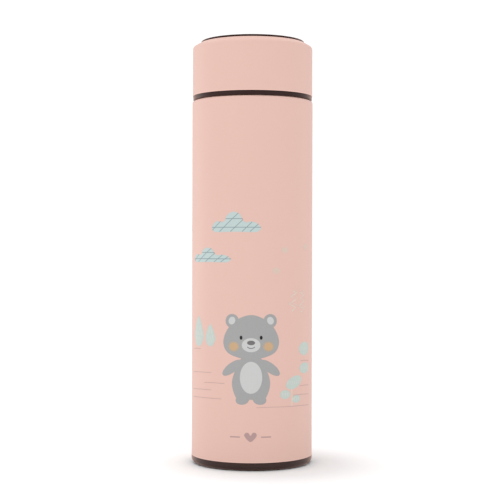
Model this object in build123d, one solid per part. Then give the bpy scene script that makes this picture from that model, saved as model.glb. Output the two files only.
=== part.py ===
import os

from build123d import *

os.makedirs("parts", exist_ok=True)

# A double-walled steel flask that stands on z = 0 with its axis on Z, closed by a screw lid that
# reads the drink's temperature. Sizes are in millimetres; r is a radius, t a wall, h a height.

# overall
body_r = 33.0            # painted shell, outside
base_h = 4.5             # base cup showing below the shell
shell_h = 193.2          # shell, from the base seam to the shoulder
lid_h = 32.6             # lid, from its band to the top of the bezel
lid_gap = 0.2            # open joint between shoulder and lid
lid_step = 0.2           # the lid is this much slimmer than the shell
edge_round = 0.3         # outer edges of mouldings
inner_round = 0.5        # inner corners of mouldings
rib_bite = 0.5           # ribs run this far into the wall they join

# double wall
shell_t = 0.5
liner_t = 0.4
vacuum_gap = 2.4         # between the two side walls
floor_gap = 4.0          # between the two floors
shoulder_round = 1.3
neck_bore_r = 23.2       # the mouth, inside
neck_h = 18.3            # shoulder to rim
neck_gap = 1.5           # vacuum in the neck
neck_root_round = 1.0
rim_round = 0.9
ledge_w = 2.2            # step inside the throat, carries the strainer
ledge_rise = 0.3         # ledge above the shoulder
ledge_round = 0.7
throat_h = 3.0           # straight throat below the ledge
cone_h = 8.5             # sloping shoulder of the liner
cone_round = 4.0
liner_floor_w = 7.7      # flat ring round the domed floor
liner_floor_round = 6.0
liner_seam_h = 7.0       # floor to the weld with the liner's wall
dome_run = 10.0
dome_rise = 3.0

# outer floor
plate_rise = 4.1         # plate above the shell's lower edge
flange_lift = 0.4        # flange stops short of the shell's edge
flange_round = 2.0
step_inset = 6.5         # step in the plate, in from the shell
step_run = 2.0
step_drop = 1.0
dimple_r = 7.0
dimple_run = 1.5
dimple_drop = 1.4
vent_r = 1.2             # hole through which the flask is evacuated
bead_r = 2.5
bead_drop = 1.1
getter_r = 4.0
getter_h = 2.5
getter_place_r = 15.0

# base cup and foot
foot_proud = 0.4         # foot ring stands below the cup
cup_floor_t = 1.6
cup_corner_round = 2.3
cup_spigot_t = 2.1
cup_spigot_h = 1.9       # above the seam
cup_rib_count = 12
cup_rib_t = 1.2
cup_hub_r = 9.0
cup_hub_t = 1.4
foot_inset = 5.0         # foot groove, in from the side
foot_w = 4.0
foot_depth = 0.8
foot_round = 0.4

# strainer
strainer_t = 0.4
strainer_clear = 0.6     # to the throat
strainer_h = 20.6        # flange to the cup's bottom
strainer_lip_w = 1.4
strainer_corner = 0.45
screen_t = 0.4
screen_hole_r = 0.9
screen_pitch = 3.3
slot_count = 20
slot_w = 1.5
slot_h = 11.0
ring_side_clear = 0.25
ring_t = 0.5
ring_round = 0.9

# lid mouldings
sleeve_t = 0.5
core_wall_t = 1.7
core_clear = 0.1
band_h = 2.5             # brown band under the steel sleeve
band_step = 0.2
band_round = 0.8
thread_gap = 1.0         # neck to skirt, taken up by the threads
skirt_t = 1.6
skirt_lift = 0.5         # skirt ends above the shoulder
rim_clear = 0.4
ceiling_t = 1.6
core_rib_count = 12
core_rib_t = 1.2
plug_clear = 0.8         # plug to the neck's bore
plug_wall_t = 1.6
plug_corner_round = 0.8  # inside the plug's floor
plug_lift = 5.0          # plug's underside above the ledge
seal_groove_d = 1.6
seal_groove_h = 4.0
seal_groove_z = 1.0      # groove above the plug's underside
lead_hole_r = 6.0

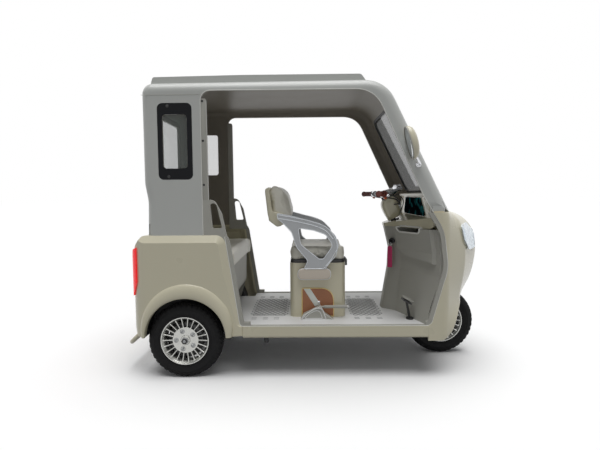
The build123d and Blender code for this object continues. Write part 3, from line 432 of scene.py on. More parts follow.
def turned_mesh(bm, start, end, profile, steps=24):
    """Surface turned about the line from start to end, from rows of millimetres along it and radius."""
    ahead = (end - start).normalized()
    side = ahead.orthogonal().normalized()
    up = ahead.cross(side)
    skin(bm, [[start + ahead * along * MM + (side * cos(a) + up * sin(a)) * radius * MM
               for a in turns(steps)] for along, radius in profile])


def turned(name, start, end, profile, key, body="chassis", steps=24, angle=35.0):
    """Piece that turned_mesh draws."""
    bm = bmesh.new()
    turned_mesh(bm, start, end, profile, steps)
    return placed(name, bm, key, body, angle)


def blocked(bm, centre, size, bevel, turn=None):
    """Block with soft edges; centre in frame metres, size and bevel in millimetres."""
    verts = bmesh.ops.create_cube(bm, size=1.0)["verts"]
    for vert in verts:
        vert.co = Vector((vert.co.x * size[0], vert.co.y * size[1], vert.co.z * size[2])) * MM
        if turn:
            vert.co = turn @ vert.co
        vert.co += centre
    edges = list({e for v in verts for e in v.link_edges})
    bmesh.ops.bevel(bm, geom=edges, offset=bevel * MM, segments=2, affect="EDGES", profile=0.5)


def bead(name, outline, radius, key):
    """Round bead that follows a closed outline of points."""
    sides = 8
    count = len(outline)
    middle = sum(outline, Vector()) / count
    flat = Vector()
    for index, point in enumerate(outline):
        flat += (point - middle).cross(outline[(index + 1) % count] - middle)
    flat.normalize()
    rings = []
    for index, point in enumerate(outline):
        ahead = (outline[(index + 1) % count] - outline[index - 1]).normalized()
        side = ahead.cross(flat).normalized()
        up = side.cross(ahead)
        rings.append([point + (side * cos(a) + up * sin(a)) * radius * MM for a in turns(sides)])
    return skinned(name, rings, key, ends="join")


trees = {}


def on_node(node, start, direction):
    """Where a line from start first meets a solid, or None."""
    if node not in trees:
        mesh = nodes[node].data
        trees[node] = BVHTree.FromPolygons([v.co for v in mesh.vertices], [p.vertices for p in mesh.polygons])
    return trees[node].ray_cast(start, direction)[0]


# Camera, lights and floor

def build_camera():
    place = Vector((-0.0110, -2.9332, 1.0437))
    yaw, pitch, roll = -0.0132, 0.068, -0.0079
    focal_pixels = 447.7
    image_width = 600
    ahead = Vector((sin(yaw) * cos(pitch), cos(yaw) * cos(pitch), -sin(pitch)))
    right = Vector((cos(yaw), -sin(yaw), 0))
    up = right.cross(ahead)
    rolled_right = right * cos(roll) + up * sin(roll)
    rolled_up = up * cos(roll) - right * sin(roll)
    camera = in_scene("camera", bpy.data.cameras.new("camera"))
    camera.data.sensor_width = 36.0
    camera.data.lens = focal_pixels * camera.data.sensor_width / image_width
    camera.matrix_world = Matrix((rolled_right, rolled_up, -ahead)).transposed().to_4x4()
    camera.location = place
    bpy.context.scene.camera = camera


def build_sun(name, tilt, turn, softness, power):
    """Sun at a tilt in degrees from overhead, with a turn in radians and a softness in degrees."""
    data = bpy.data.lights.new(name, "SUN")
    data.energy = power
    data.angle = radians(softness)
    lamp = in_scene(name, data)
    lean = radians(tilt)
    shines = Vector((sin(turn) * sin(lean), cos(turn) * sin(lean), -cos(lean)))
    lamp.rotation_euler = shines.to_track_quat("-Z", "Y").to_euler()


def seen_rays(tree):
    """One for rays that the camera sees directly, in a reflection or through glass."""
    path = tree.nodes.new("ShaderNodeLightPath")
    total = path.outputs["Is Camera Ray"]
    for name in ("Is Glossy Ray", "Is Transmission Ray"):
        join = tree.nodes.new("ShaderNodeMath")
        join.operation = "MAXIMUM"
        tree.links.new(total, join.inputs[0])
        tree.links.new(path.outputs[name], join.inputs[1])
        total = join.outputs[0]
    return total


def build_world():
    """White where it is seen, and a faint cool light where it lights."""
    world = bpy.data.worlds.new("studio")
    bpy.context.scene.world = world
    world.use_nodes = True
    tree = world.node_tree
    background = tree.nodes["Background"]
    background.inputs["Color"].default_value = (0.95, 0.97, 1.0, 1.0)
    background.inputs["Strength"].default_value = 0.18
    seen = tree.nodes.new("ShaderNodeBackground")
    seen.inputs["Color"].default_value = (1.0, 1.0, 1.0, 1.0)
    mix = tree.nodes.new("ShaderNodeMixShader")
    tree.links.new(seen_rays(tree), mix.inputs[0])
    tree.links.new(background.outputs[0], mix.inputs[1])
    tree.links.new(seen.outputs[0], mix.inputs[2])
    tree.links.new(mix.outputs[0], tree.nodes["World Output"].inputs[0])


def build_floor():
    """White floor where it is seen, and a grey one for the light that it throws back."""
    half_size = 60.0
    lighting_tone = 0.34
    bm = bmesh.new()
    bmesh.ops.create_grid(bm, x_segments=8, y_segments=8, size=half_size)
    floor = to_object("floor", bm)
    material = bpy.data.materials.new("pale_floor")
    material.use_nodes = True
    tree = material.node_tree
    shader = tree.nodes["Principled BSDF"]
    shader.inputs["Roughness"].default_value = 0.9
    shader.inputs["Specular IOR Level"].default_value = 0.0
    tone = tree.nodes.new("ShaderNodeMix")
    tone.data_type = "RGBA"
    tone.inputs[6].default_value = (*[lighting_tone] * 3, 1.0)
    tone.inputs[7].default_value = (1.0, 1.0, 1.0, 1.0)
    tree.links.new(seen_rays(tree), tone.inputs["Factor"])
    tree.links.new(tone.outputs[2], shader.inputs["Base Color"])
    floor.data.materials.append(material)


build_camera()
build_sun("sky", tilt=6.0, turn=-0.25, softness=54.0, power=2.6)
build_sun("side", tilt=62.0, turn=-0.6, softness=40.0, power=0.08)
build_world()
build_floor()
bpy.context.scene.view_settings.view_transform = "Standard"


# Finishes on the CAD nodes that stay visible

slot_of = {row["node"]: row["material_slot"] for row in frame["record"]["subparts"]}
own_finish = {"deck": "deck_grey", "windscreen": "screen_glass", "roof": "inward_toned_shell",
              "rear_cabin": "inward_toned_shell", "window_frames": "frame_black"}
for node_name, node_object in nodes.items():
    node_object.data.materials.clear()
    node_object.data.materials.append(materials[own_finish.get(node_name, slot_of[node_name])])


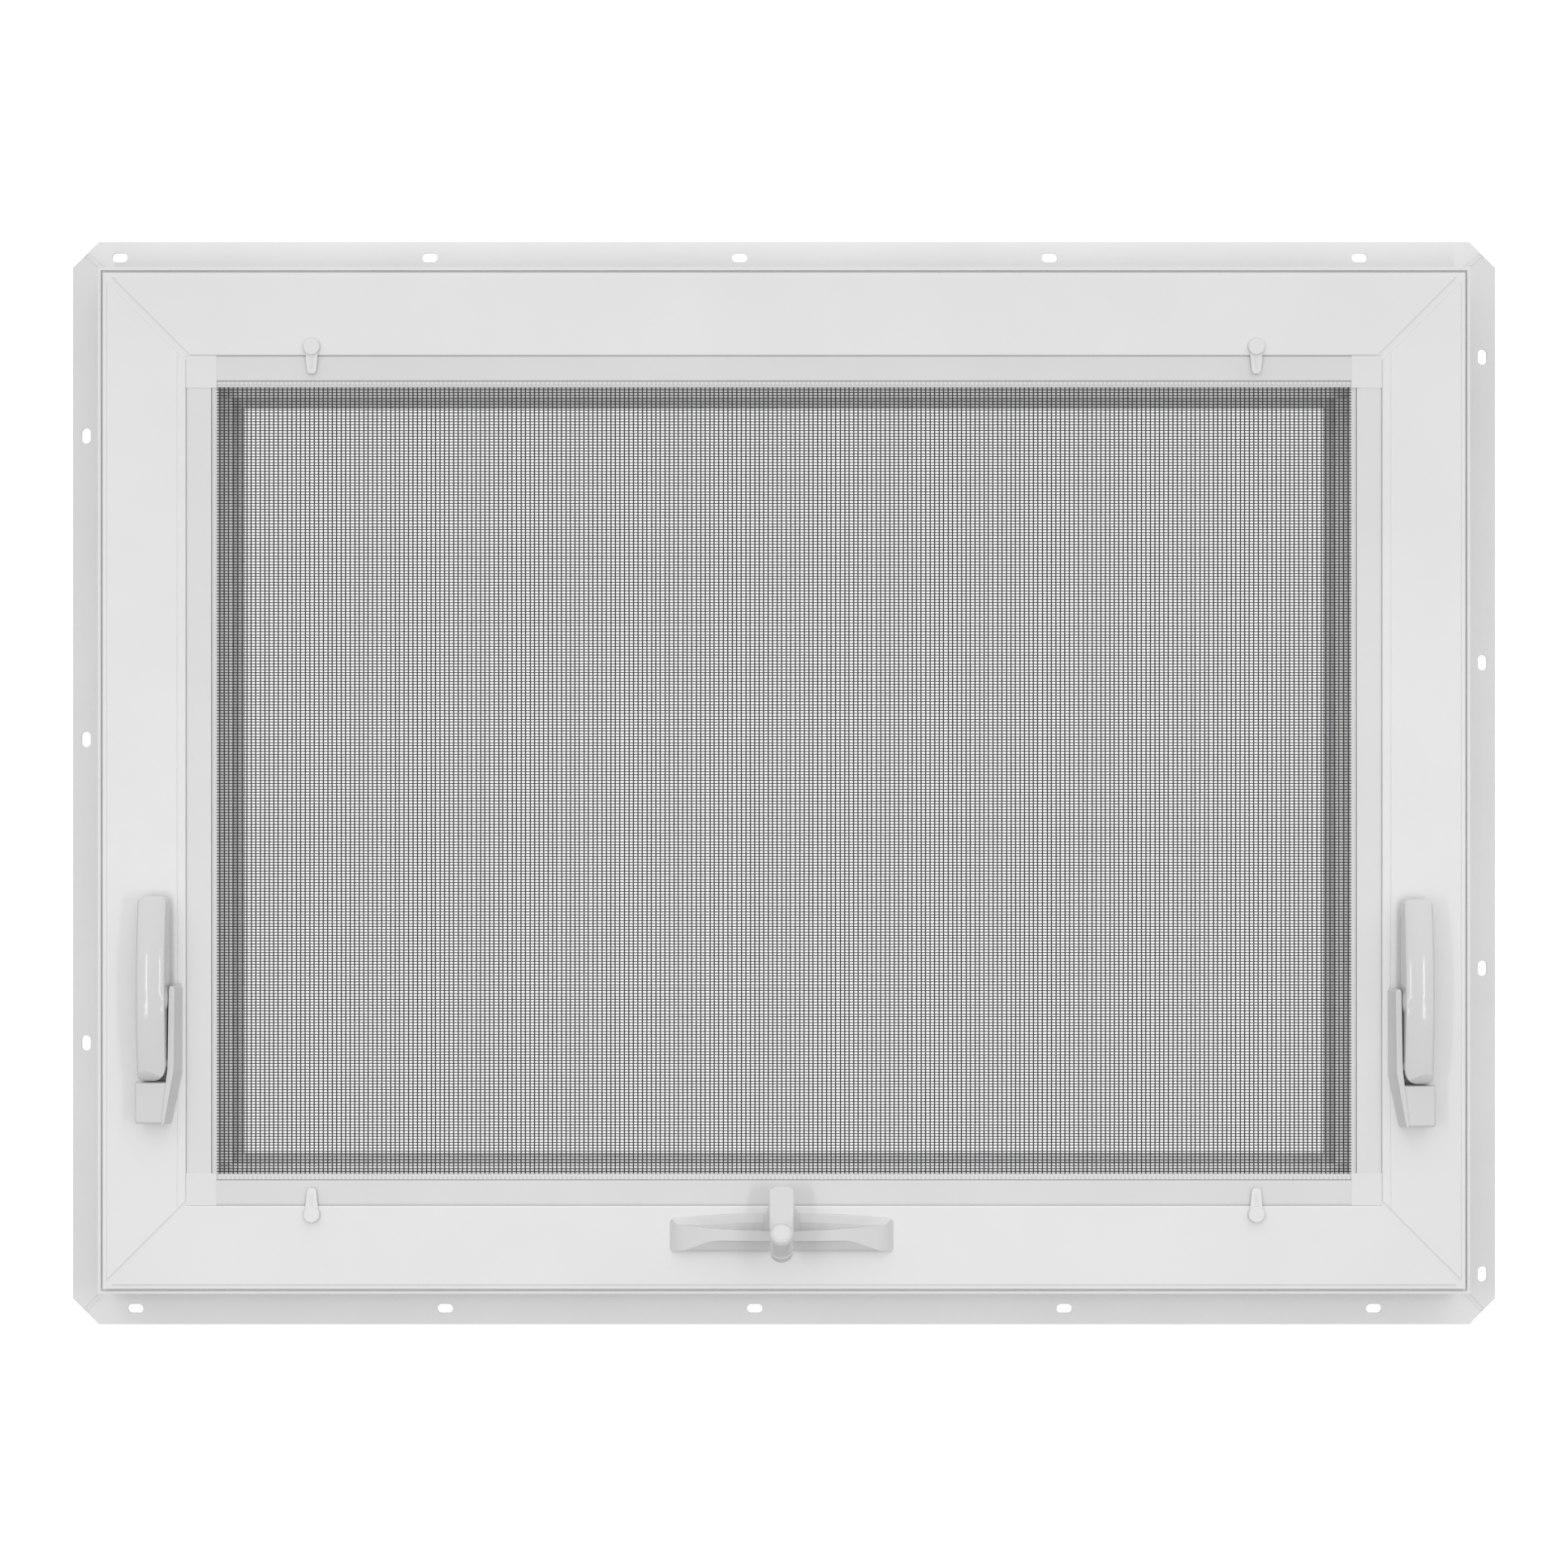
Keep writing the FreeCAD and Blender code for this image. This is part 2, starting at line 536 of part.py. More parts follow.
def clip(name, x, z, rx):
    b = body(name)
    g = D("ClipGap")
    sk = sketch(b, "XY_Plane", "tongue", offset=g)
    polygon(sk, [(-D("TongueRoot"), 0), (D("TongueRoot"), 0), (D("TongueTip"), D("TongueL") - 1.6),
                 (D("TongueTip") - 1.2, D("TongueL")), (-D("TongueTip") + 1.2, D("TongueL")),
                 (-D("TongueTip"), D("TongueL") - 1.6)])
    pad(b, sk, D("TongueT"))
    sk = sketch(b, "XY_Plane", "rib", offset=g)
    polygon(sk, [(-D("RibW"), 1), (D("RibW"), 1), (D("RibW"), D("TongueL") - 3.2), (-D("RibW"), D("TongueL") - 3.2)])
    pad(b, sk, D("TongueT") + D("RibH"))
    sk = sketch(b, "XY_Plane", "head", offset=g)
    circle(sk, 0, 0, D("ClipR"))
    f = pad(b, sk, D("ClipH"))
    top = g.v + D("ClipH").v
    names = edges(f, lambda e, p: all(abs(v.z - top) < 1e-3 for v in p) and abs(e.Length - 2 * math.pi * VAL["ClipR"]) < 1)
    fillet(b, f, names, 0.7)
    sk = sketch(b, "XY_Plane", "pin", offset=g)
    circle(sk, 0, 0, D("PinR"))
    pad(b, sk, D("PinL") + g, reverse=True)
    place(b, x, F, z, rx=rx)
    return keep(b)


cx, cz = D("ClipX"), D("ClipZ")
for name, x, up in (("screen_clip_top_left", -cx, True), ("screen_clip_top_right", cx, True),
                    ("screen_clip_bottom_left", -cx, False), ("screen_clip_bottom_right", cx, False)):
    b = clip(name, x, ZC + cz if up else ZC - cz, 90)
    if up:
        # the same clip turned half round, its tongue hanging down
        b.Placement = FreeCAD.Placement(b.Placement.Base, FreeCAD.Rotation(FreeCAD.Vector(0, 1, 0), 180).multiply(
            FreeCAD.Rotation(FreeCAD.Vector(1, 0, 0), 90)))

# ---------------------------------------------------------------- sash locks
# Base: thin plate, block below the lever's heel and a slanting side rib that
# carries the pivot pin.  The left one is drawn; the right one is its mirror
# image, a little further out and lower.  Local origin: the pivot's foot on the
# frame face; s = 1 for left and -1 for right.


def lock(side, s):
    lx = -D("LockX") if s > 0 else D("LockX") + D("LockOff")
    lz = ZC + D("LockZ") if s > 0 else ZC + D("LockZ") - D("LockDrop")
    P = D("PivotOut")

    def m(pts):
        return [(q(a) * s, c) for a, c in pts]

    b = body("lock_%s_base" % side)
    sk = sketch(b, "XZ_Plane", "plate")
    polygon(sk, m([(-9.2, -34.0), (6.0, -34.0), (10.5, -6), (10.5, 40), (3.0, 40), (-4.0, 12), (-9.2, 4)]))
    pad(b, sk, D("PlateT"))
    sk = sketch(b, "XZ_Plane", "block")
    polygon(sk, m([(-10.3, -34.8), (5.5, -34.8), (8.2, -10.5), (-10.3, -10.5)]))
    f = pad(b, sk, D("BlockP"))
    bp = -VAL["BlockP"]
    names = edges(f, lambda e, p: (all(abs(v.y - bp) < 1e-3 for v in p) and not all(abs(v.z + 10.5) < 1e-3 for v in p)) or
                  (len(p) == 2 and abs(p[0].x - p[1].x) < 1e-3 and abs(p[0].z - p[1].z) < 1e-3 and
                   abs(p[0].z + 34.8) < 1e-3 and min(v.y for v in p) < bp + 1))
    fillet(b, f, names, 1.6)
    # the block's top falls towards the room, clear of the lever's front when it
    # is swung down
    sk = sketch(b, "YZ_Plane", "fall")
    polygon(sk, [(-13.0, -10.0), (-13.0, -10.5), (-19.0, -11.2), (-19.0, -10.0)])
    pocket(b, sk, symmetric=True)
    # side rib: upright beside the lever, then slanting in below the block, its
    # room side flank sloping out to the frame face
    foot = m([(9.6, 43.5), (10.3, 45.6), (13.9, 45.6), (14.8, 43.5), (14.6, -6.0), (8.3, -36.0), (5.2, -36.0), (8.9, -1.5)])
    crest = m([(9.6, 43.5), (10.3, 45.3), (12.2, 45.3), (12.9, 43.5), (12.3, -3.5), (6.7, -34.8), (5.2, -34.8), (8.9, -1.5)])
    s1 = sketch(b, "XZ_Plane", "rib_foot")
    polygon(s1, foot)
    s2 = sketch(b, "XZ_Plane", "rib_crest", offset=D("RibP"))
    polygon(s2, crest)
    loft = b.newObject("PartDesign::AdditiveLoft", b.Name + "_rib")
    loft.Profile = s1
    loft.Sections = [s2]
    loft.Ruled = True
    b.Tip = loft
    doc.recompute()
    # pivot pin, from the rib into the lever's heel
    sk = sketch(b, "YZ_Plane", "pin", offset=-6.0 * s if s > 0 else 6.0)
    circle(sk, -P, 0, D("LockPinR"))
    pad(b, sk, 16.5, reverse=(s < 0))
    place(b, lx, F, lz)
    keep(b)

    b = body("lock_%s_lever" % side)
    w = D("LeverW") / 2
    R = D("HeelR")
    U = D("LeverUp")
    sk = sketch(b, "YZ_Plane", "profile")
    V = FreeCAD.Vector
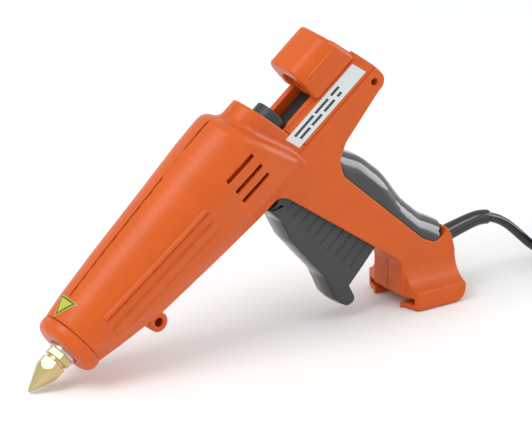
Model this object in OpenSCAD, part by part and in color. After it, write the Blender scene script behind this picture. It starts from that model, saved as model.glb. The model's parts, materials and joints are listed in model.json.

* Short task
Scan the material above. Extract every line in which the word "More" occurs.

* Task solution
The build123d and Blender code for this object continues. Write part 3, from line 432 of scene.py on. More parts follow.
Keep writing the FreeCAD and Blender code for this image. This is part 2, starting at line 536 of part.py. More parts follow.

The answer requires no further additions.